> [REQUIREMENT]: Extract each line of the data and write it out again exactly.
________
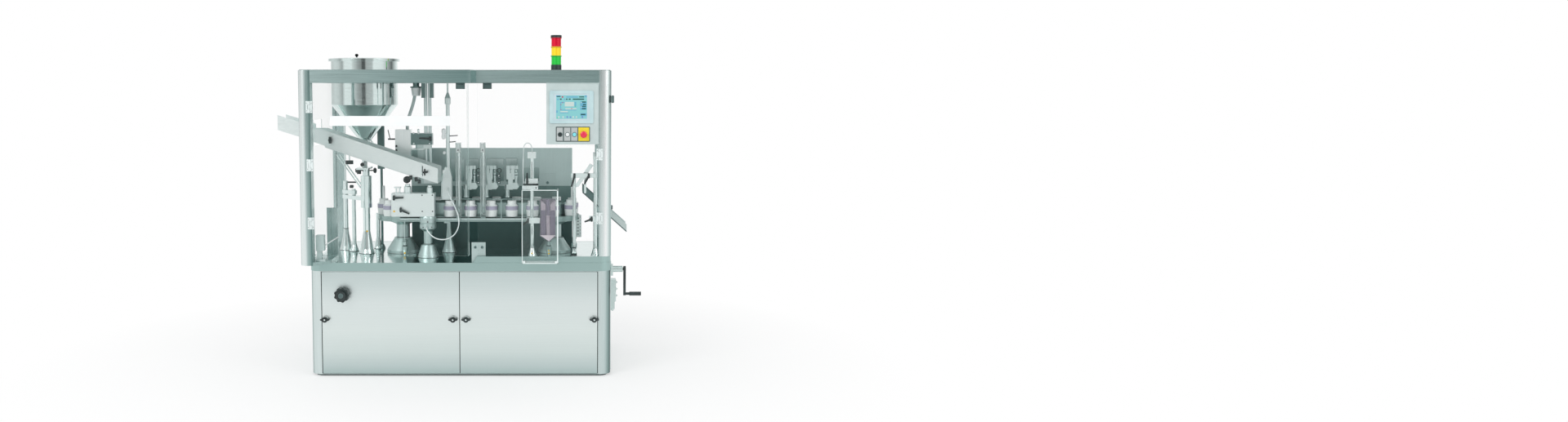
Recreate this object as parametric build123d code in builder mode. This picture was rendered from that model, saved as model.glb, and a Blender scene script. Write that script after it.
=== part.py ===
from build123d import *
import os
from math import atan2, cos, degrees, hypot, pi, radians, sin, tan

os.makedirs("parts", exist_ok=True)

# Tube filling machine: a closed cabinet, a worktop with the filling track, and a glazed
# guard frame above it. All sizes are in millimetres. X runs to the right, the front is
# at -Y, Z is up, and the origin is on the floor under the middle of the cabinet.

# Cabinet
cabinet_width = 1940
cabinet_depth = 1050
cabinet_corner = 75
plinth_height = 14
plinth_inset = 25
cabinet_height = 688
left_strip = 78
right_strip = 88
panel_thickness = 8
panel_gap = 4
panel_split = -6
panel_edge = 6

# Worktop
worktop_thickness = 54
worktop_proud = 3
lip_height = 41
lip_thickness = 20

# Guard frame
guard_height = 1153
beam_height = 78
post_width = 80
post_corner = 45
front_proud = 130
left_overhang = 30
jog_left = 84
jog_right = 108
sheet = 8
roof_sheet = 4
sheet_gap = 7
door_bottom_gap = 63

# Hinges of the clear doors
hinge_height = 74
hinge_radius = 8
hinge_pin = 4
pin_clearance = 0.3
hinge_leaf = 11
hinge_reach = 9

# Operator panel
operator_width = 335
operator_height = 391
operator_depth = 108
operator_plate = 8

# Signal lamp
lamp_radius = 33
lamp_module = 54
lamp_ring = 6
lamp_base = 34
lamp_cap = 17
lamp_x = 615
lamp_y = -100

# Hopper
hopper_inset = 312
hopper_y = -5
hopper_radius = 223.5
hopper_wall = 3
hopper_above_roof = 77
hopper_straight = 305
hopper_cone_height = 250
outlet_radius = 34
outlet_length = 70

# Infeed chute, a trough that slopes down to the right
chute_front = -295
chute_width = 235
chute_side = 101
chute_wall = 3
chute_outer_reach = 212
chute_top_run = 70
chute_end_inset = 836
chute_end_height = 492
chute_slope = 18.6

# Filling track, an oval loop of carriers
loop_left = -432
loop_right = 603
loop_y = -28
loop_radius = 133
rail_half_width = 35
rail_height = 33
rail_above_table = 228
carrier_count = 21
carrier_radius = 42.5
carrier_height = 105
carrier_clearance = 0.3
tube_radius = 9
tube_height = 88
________
> [CORRECT RESPONSE]:
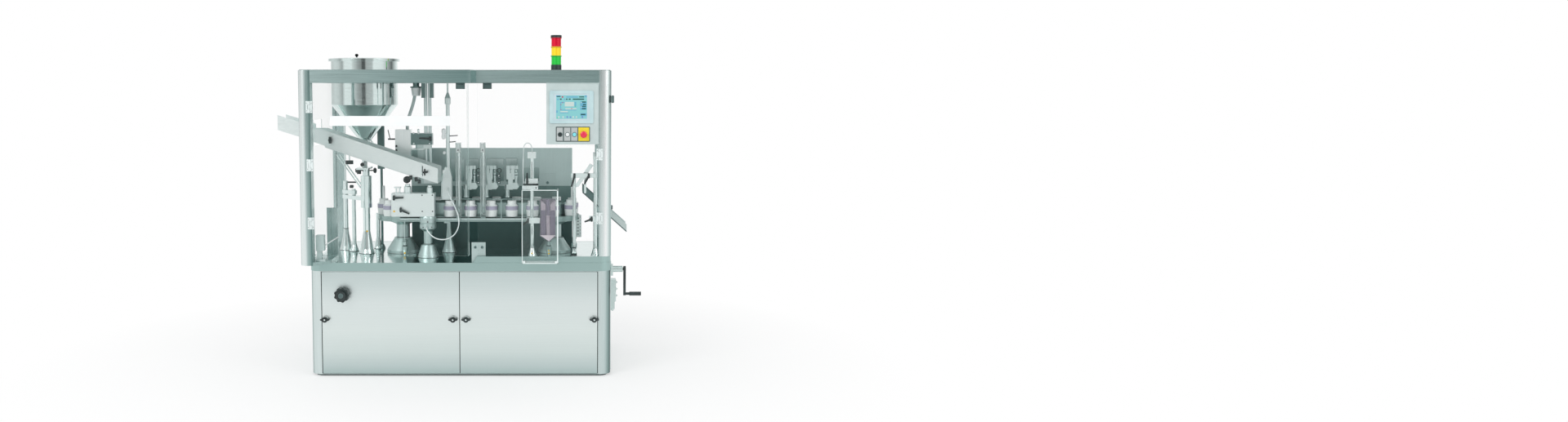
Recreate this object as parametric build123d code in builder mode. This picture was rendered from that model, saved as model.glb, and a Blender scene script. Write that script after it.
=== part.py ===
from build123d import *
import os
from math import atan2, cos, degrees, hypot, pi, radians, sin, tan

os.makedirs("parts", exist_ok=True)

# Tube filling machine: a closed cabinet, a worktop with the filling track, and a glazed
# guard frame above it. All sizes are in millimetres. X runs to the right, the front is
# at -Y, Z is up, and the origin is on the floor under the middle of the cabinet.

# Cabinet
cabinet_width = 1940
cabinet_depth = 1050
cabinet_corner = 75
plinth_height = 14
plinth_inset = 25
cabinet_height = 688
left_strip = 78
right_strip = 88
panel_thickness = 8
panel_gap = 4
panel_split = -6
panel_edge = 6

# Worktop
worktop_thickness = 54
worktop_proud = 3
lip_height = 41
lip_thickness = 20

# Guard frame
guard_height = 1153
beam_height = 78
post_width = 80
post_corner = 45
front_proud = 130
left_overhang = 30
jog_left = 84
jog_right = 108
sheet = 8
roof_sheet = 4
sheet_gap = 7
door_bottom_gap = 63

# Hinges of the clear doors
hinge_height = 74
hinge_radius = 8
hinge_pin = 4
pin_clearance = 0.3
hinge_leaf = 11
hinge_reach = 9

# Operator panel
operator_width = 335
operator_height = 391
operator_depth = 108
operator_plate = 8

# Signal lamp
lamp_radius = 33
lamp_module = 54
lamp_ring = 6
lamp_base = 34
lamp_cap = 17
lamp_x = 615
lamp_y = -100

# Hopper
hopper_inset = 312
hopper_y = -5
hopper_radius = 223.5
hopper_wall = 3
hopper_above_roof = 77
hopper_straight = 305
hopper_cone_height = 250
outlet_radius = 34
outlet_length = 70

# Infeed chute, a trough that slopes down to the right
chute_front = -295
chute_width = 235
chute_side = 101
chute_wall = 3
chute_outer_reach = 212
chute_top_run = 70
chute_end_inset = 836
chute_end_height = 492
chute_slope = 18.6

# Filling track, an oval loop of carriers
loop_left = -432
loop_right = 603
loop_y = -28
loop_radius = 133
rail_half_width = 35
rail_height = 33
rail_above_table = 228
carrier_count = 21
carrier_radius = 42.5
carrier_height = 105
carrier_clearance = 0.3
tube_radius = 9
tube_height = 88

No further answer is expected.